64.  Proceeding on Motion of the Commission to Review the Bypass Policy
Relating to the Pricing of Gas Transportation for Electric Generation,
Case 98-G-0122, Memorandum Order, issued and effective November 2, 1999.

65.  Indeed, the Commission also has found that even transmission pipeline
ownership does not confer any meaningful control over generation. In the
Attachment to the Dominion-CNG Order, the Commission stated that
"Applicants have no operational control over generation owned exclusively
by others, pre- or post-merger, regardless of the fuel supply
arrangements."

66.  For example, to reach NY-ETE, Montville 5 would have to traverse the
constrained Total East interface in competition with tens of thousands of
MW of supply in New England and western New York, and its share of the
market would be infinitesimal.

67.  As an LDC, Con Edison will have access to information concerning the daily
nominations of its electric generation customers. Yankee Energy has an
insufficient generation customer base to be of even theoretical competitive
significance.

68.  Case 95-G-1037, Recommendation by the Gas & Water Division, April 4, 1996,
p. 7.

69.  Opinion No. 94-26 (issued December 20, 1994), p.45 as quoted in Order
Instituting Proceeding and Technical Conference, Case 98-G-0122 Proceeding
on Motion of the Commission to Review the Bypass Policy Relating to the
Pricing of Gas Transportation for Generation, pp.2-3.

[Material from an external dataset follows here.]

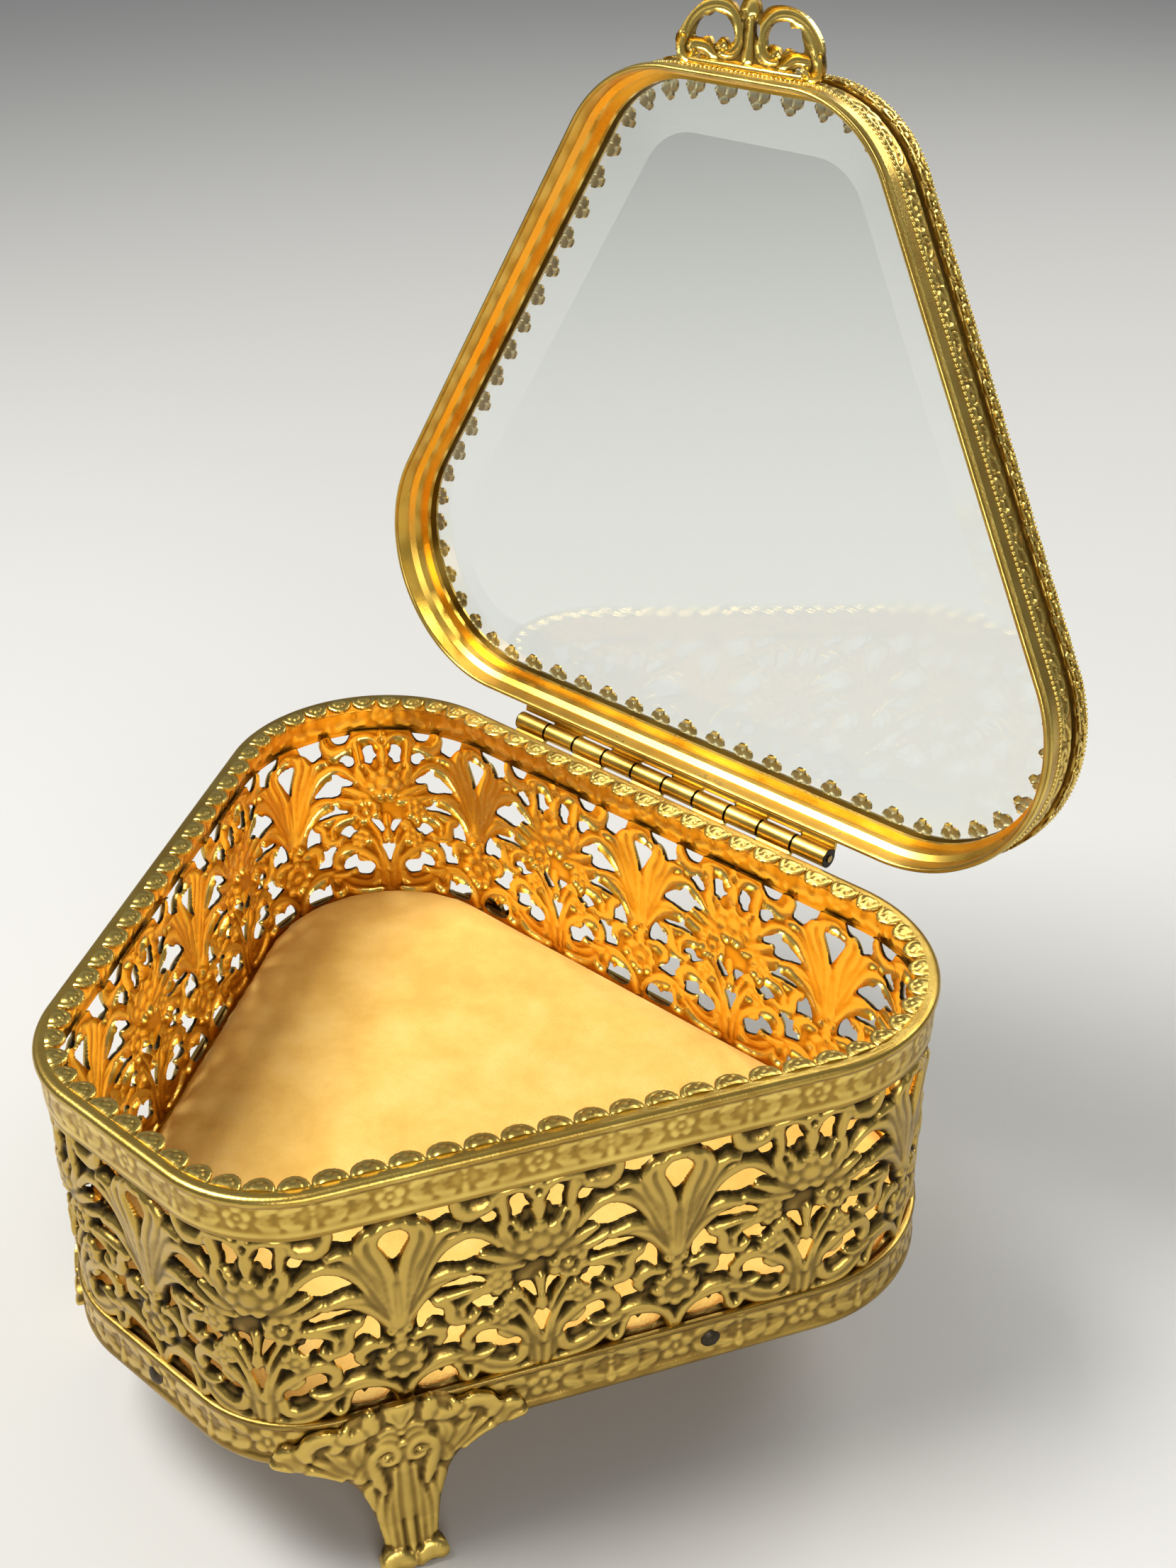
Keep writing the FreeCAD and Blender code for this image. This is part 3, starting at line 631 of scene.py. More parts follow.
def stamped_piece(name, die, place, sheet, body, materials, copies=(0.0,), back=None):
    """Cuts and presses a sheet and places it. place(u, v, height) gives points in metres.
    The face and the edges take the first material and the back of the sheet the second."""
    u, v, tris, rim, mix = cut_sheet(die)
    top = mix(die.height)
    under = top - sheet if back is None else mix(back)
    dark = mix(hollows(die.height, 3, die.wrap))
    high = np.clip(top, 0, 1.4) / 1.4
    at_start = np.abs(u - die.across[0]) < 1e-6
    at_end = np.abs(u - die.across[-1]) < 1e-6
    n = len(u)
    points, faces, kinds = [], [], []
    for number, shift in enumerate(copies):
        edge = rim
        if die.wrap and number > 0:
            edge = edge[~(at_start[edge[:, 0]] & at_start[edge[:, 1]])]
        if die.wrap and number < len(copies) - 1:
            edge = edge[~(at_end[edge[:, 0]] & at_end[edge[:, 1]])]
        start = 2 * n * number
        points.append(place(u + shift, v, top))
        points.append(place(u + shift, v, under))
        faces.append(tris + start)
        faces.append(tris[:, ::-1] + start + n)
        i, j = edge[:, 0] + start, edge[:, 1] + start
        faces.append(np.stack([j, i, i + n], 1))
        faces.append(np.stack([j, i + n, j + n], 1))
        kinds.append(np.zeros(len(tris)))
        kinds.append(np.ones(len(tris)))
        kinds.append(np.zeros(2 * len(edge)))
    count = len(copies)
    marks = {"hollow": np.tile(np.concatenate([dark, dark]), count),
             "crest": np.tile(np.concatenate([high, high]), count)}
    points, faces, marks, whole = welded(np.vstack(points), np.vstack(faces), marks)
    return mesh_object(name, points, faces, body, np.concatenate(kinds)[whole], materials, marks)


scallop_count = 80
scallop_pitch = round_the_rim / scallop_count
scallop_radius = 2.3
scallop_die = Die((-0.5 * scallop_pitch, 0.5 * scallop_pitch), (-0.5, 2.5), 0.25)
scallop_gap = np.hypot(scallop_die.u / 1.04, scallop_die.v)
scallop_die.cover = scallop_radius - scallop_gap
scallop_dome = np.sqrt(np.clip(1 - (scallop_gap / (scallop_radius + 0.1)) ** 2, 0, 1))
scallop_die.height = 0.55 * scallop_dome - 0.1 - 0.14 * np.exp(-((scallop_gap - 1.45) / 0.28) ** 2)
for side in (1, -1):
    scallop_die.groove([(0.0, 0.1), (side * 0.7, 0.9), (side * 0.8, 1.5)], 0.2, 0.12)
scallop_section = Section([(-1.9, rim_top - 0.1), (-2.4, rim_top - 0.06), (-4.9, rim_top - 0.35)], 1)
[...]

70.  Order Instituting Proceeding and Technical Conference, Case 8-G-0122,
op. cit. p. 3.

71.  Proceeding on Motion of the Commission to Review the Bypass Policy
Relating to the Pricing of Gas Transportation for Electric Generation, Case
98-G-0122, Memorandum Order, issued and effective November 2, 1999.

72.  O&R's tariff allows interruptible customer curtailment according to a
prioritization based on revenue contribution. The principle is, however,
the same: curtailment priorities are not discretionary.